→ **DATA SHOWN**:
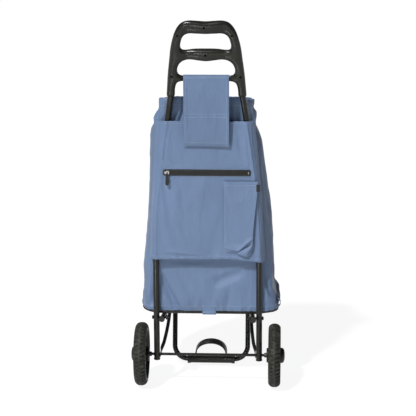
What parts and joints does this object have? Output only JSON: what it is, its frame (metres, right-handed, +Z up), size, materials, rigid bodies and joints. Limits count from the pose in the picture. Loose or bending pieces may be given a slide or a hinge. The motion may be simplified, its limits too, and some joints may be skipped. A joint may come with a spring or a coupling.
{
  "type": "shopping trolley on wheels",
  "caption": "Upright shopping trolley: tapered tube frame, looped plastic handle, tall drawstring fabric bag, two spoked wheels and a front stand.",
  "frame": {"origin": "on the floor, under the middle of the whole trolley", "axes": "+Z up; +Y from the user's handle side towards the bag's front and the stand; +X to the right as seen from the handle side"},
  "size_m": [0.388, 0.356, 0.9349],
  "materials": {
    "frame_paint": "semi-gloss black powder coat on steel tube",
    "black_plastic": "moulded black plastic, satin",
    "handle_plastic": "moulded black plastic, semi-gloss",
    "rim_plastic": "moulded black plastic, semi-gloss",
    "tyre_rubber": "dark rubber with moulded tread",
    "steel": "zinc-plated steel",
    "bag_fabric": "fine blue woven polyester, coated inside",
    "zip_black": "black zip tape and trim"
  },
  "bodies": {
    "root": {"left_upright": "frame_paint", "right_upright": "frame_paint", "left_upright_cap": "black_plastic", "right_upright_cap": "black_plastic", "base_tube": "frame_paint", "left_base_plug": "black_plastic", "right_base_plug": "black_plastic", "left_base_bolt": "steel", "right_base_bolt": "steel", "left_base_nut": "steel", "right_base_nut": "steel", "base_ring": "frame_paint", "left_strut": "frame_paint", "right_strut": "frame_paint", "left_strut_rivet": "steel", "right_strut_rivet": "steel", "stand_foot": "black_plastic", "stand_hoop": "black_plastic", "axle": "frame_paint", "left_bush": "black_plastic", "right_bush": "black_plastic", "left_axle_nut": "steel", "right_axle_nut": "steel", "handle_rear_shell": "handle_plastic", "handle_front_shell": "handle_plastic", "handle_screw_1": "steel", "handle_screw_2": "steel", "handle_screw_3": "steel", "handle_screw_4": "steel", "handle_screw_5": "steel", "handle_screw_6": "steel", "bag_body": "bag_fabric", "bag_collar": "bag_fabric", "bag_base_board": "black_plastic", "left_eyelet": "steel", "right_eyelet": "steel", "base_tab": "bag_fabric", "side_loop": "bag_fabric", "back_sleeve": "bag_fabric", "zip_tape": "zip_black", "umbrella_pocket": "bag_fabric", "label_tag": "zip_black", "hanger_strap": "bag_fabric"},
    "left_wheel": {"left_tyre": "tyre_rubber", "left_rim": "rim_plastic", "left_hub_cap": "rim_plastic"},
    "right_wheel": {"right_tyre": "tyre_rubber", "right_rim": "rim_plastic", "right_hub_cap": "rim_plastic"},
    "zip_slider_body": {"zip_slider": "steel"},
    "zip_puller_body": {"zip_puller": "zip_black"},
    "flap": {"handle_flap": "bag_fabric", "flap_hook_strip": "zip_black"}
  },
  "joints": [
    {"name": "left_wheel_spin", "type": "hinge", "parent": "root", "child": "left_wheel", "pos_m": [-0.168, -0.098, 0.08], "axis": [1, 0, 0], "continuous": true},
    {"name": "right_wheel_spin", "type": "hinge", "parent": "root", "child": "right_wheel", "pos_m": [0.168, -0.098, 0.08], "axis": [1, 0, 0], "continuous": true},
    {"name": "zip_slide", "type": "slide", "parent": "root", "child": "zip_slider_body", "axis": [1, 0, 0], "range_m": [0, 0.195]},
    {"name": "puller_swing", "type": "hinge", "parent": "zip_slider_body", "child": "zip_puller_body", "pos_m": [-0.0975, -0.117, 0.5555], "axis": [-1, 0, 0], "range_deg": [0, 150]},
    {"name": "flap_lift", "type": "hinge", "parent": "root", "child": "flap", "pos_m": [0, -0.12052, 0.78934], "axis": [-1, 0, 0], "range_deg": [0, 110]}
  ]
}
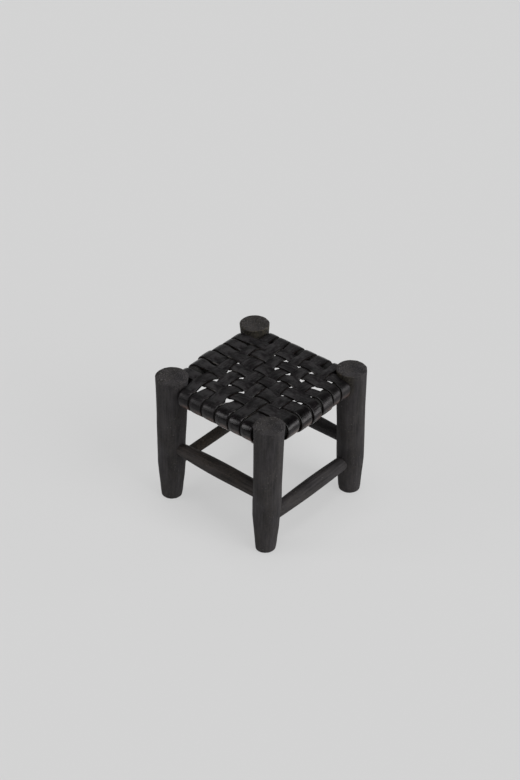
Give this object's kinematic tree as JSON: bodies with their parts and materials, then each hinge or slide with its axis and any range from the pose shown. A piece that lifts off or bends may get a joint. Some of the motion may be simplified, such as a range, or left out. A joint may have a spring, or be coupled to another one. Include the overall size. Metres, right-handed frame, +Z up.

→ **DIRECTIONS**:
Quote the material exactly, leaving nothing out.

→ **TASK SOLUTION**:
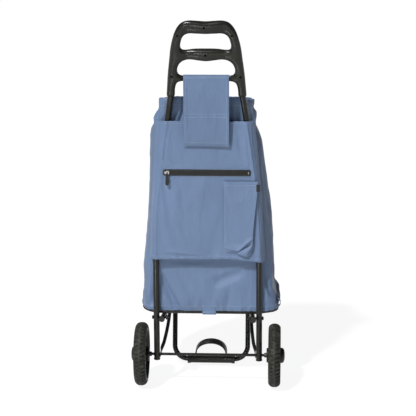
What parts and joints does this object have? Output only JSON: what it is, its frame (metres, right-handed, +Z up), size, materials, rigid bodies and joints. Limits count from the pose in the picture. Loose or bending pieces may be given a slide or a hinge. The motion may be simplified, its limits too, and some joints may be skipped. A joint may come with a spring or a coupling.
{
  "type": "shopping trolley on wheels",
  "caption": "Upright shopping trolley: tapered tube frame, looped plastic handle, tall drawstring fabric bag, two spoked wheels and a front stand.",
  "frame": {"origin": "on the floor, under the middle of the whole trolley", "axes": "+Z up; +Y from the user's handle side towards the bag's front and the stand; +X to the right as seen from the handle side"},
  "size_m": [0.388, 0.356, 0.9349],
  "materials": {
    "frame_paint": "semi-gloss black powder coat on steel tube",
    "black_plastic": "moulded black plastic, satin",
    "handle_plastic": "moulded black plastic, semi-gloss",
    "rim_plastic": "moulded black plastic, semi-gloss",
    "tyre_rubber": "dark rubber with moulded tread",
    "steel": "zinc-plated steel",
    "bag_fabric": "fine blue woven polyester, coated inside",
    "zip_black": "black zip tape and trim"
  },
  "bodies": {
    "root": {"left_upright": "frame_paint", "right_upright": "frame_paint", "left_upright_cap": "black_plastic", "right_upright_cap": "black_plastic", "base_tube": "frame_paint", "left_base_plug": "black_plastic", "right_base_plug": "black_plastic", "left_base_bolt": "steel", "right_base_bolt": "steel", "left_base_nut": "steel", "right_base_nut": "steel", "base_ring": "frame_paint", "left_strut": "frame_paint", "right_strut": "frame_paint", "left_strut_rivet": "steel", "right_strut_rivet": "steel", "stand_foot": "black_plastic", "stand_hoop": "black_plastic", "axle": "frame_paint", "left_bush": "black_plastic", "right_bush": "black_plastic", "left_axle_nut": "steel", "right_axle_nut": "steel", "handle_rear_shell": "handle_plastic", "handle_front_shell": "handle_plastic", "handle_screw_1": "steel", "handle_screw_2": "steel", "handle_screw_3": "steel", "handle_screw_4": "steel", "handle_screw_5": "steel", "handle_screw_6": "steel", "bag_body": "bag_fabric", "bag_collar": "bag_fabric", "bag_base_board": "black_plastic", "left_eyelet": "steel", "right_eyelet": "steel", "base_tab": "bag_fabric", "side_loop": "bag_fabric", "back_sleeve": "bag_fabric", "zip_tape": "zip_black", "umbrella_pocket": "bag_fabric", "label_tag": "zip_black", "hanger_strap": "bag_fabric"},
    "left_wheel": {"left_tyre": "tyre_rubber", "left_rim": "rim_plastic", "left_hub_cap": "rim_plastic"},
    "right_wheel": {"right_tyre": "tyre_rubber", "right_rim": "rim_plastic", "right_hub_cap": "rim_plastic"},
    "zip_slider_body": {"zip_slider": "steel"},
    "zip_puller_body": {"zip_puller": "zip_black"},
    "flap": {"handle_flap": "bag_fabric", "flap_hook_strip": "zip_black"}
  },
  "joints": [
    {"name": "left_wheel_spin", "type": "hinge", "parent": "root", "child": "left_wheel", "pos_m": [-0.168, -0.098, 0.08], "axis": [1, 0, 0], "continuous": true},
    {"name": "right_wheel_spin", "type": "hinge", "parent": "root", "child": "right_wheel", "pos_m": [0.168, -0.098, 0.08], "axis": [1, 0, 0], "continuous": true},
    {"name": "zip_slide", "type": "slide", "parent": "root", "child": "zip_slider_body", "axis": [1, 0, 0], "range_m": [0, 0.195]},
    {"name": "puller_swing", "type": "hinge", "parent": "zip_slider_body", "child": "zip_puller_body", "pos_m": [-0.0975, -0.117, 0.5555], "axis": [-1, 0, 0], "range_deg": [0, 150]},
    {"name": "flap_lift", "type": "hinge", "parent": "root", "child": "flap", "pos_m": [0, -0.12052, 0.78934], "axis": [-1, 0, 0], "range_deg": [0, 110]}
  ]
}
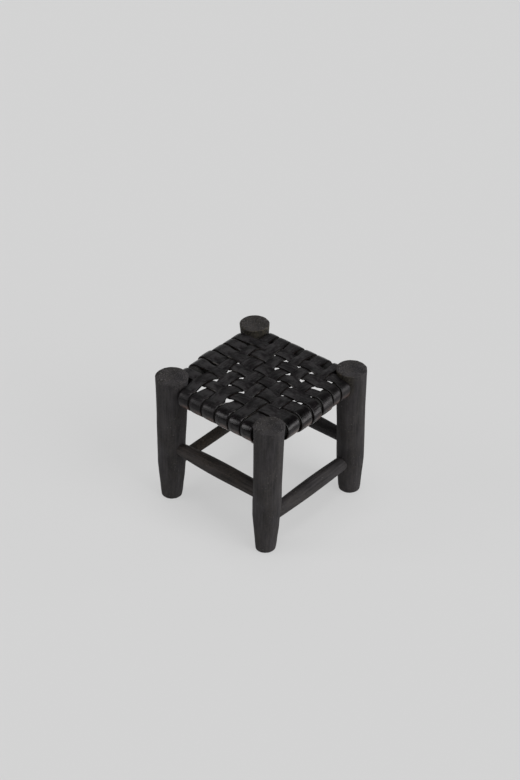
Give this object's kinematic tree as JSON: bodies with their parts and materials, then each hinge or slide with its axis and any range from the pose shown. A piece that lifts off or bends may get a joint. Some of the motion may be simplified, such as a range, or left out. A joint may have a spring, or be coupled to another one. Include the overall size. Metres, right-handed frame, +Z up.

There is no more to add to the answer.